# Typing "The Voice" judges



## newbie const (Nov 26, 2015)

I was thinking about singing reality show The Voice and have thought to type them Lets try:
Adam levine:ESFP 4w3/7w6/8w9
Blake Shelton:ESTP 7w8/3w2/8w7
Gwen Stefani:ENFP 3w4/7w6/9w1
Pharrell williams:ISFP 7w6/3w4/1w9.
Any thoughts?Nobody seems to respond,is it because I am unfamiliar?


----------



## piscesfish (Nov 30, 2013)

I think there are already a few threads for the Voice in the Guess The Type forum (now that I think of it, I may have started one myself...) so I'd suggest you check there  Welcome to PerC!

Anyways, these are my guesses:
Adam - ENFP 7w6-4w3-9w8 sx/so
Blake - ESTP 7w8-8w7-3w2 sp/so
Gwen - ESFJ 3w4-7w6-9w1 so/sx
Pharrell - ISFP 9w1-6w7-4w3 sx/sp


----------



## newbie const (Nov 26, 2015)

Oh,thank you!Are you mainly interested in enneagram?I am interested in finding examples of each tritype..can you help me in this matter plz?


----------



## isaac_a15 (Feb 14, 2018)

I've been looking for a post like this! Someone else who's curious about the judges' types.
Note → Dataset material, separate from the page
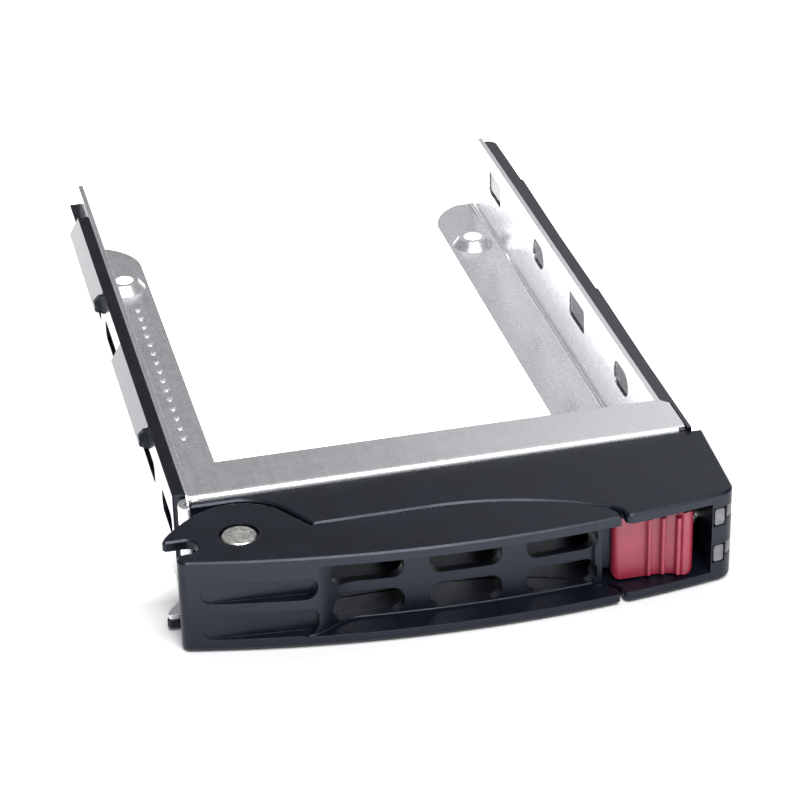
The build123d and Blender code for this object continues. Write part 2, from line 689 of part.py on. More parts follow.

Adam: ESFP; I think it's obvious that he's an ESFP. I think he's a well-developed ESFP because I definitely see some ENTJ qualities in him, but I think that's due to ESFPs and ENTJs basically having the same functions.

Blake: ESTP; He's got the ESTP-esque charm about him, plus I've seen quite a few ESTPs in the country music circle.

Christina: ISFX; I've seen her typed as both ISFP and ISFJ. I believe that she's an ISFJ function-wise, but I'm not too familiar with her outside of The Voice and some of her music.

Cee-Lo: ISTP

Shakira: ENTJ; She's very straight-forward in her interviews, and it seems as if she has an issue verbalizing her ideas/opinions. (I've noticed that tends to be a trend in Intuitives)

Usher: ESTJ

Gwen: ENFJ; In her earlier years, I would've pegged her as being an ENFP, but as she's matured, she seems like an ENFJ.

Pharrell: INFJ; I've seen him typed as an ISFP, but I think he's more of an INFJ with his approach, both coaching and in interviews.

Miley: ESXP; I know for sure that she's an under-developed type, but I can't tell if she's an ESFP or an ESTP.

Alecia: INFP; She's got the artistic vibe to her that INFPs have. Watching her in interviews confirms that for me.


----------